On the farm, kids learn that food production is deeply connected with issues of race and justice. Even after slavery was abolished, black farmers struggled to own land under oppressive systems of sharecropping and discriminatory money lending policies by the U.S. Department of Agriculture. Black farm ownership continues to decline — as of 2012, black farmers make up less than 2 percent of principal farm operators in the United States, down from 6 percent in 1910.

With her lessons, Penniman is working to change that. She is an educator on and off the farm, teaching environmental education classes to local high-school students and running workshops on the farm. Her lesson plans include Land Loss and Resistance, on the history of black family farm ownership, loss and discrimination; Nature is My Teacher, which gives students the opportunity to sit quietly, without their electronic devices, and notice their natural surroundings; and Build a Movement, a workshop that empowers students to be active citizens and provides them with community-organizing tools.

These lessons and life skills are designed to empower a new group of farming leaders. A more diverse generation of farmers starts with young people, according to Penniman. Her workshops focus on sharing important history while telling young people again and again that they have the skills to contribute to their families and communities. They practice planting, harvesting and cooking together.

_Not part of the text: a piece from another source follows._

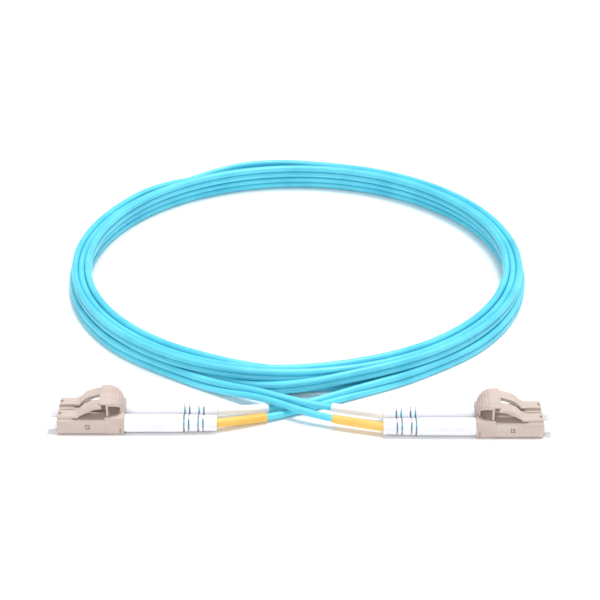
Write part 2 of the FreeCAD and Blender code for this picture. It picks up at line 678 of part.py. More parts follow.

Her efforts and the work of others are having an impact. In a 2016 article for YES Magazine, Penniman profiled black farmers from across the United States. Their numbers are growing.

When asked what keeps her motivated and active, Penniman laughed a little.

“I really love my people,” she said. “I love black and brown people, believe firmly in the imperative of our liberation and our duty to contribute to that, and I love the earth. I just feel really grateful for every moment that I just have sky over me and not a ceiling.”